▶ **GIVEN EXERCISE**:
Keep every line where the word "finishes" appears; drop the rest.

▶ **SUPPLIED DATA**:
#####

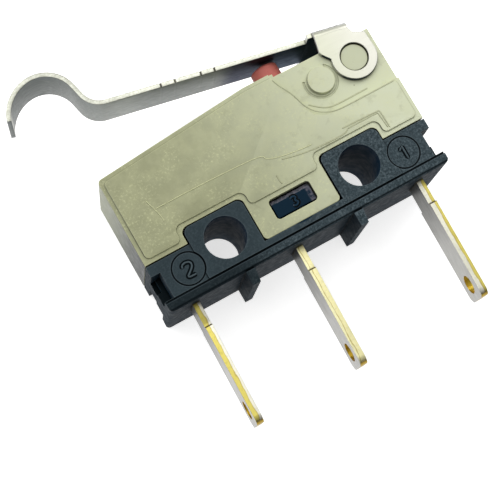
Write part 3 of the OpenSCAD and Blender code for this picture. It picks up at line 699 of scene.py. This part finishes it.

#####

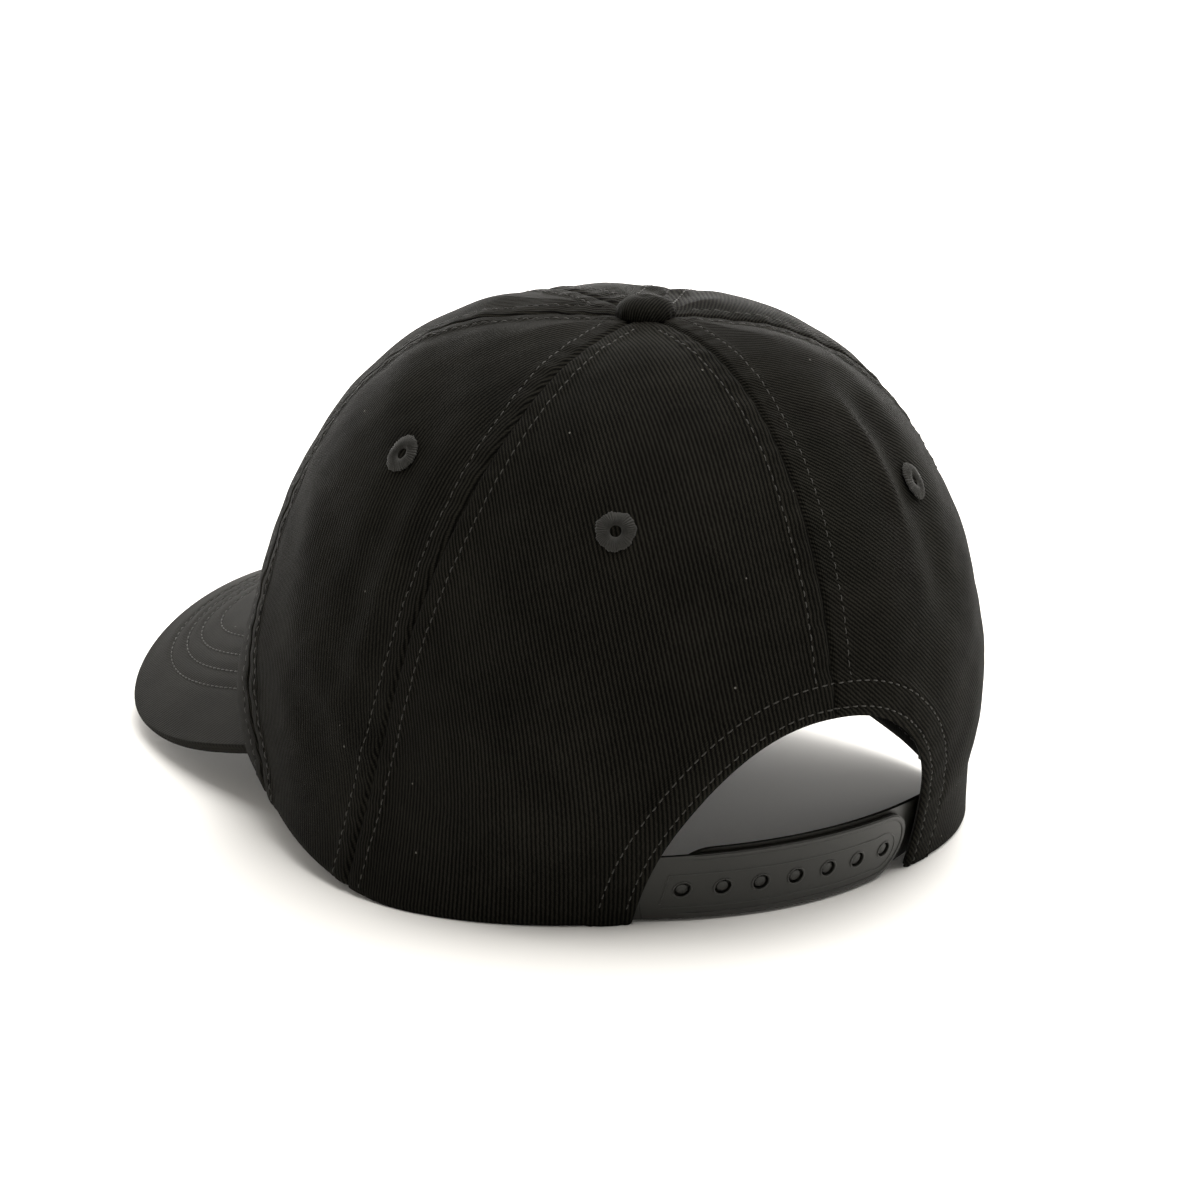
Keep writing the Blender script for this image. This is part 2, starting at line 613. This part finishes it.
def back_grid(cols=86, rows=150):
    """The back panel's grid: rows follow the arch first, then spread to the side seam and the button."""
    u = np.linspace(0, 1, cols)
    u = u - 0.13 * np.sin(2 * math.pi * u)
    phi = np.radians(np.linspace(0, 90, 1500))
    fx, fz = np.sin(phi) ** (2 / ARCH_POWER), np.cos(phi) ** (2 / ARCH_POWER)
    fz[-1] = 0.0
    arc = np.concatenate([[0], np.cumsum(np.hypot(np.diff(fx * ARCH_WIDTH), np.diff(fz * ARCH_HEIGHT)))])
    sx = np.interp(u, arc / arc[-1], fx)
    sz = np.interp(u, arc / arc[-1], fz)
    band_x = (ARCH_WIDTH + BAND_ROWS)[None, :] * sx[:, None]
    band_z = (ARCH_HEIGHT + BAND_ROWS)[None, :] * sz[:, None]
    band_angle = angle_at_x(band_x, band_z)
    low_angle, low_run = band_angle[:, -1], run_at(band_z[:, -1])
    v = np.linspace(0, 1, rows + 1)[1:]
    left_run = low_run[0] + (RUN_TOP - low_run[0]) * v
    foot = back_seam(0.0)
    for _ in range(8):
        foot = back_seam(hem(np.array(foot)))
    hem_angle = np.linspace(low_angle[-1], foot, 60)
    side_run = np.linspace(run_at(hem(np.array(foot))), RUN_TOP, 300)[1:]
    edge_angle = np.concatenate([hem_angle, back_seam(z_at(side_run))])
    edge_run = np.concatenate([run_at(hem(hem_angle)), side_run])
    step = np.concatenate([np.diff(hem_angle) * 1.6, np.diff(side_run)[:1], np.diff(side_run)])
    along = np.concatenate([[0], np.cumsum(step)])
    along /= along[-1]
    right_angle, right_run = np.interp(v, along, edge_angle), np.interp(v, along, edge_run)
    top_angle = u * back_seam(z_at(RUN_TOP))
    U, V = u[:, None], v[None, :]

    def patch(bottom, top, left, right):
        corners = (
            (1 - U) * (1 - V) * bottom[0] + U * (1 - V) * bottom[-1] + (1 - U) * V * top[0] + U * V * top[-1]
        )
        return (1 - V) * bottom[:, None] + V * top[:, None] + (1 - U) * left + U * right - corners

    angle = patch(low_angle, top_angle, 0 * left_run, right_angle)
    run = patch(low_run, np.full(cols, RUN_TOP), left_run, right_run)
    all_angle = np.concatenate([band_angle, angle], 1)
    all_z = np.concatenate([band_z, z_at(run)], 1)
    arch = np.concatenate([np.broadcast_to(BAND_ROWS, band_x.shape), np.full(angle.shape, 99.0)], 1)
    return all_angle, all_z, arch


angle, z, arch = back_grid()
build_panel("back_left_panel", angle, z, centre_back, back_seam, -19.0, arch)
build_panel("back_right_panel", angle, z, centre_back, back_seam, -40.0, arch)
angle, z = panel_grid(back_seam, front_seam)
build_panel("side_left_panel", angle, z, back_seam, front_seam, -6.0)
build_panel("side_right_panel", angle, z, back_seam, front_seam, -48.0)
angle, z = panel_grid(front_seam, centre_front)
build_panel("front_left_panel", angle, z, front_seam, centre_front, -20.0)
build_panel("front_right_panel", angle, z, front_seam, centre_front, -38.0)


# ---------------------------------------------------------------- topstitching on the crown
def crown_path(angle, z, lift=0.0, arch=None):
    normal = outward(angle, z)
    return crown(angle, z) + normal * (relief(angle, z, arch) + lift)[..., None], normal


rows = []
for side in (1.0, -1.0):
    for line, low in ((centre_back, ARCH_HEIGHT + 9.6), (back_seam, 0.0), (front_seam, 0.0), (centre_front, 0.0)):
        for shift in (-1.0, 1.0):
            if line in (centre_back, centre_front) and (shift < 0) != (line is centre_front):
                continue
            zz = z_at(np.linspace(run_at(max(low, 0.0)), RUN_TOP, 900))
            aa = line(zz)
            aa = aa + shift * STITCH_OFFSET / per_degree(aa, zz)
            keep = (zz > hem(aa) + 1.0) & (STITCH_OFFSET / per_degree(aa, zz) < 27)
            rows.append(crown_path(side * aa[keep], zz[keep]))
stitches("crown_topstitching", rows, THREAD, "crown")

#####

▶ **TASK OUTPUT**:
Write part 3 of the OpenSCAD and Blender code for this picture. It picks up at line 699 of scene.py. This part finishes it.
Keep writing the Blender script for this image. This is part 2, starting at line 613. This part finishes it.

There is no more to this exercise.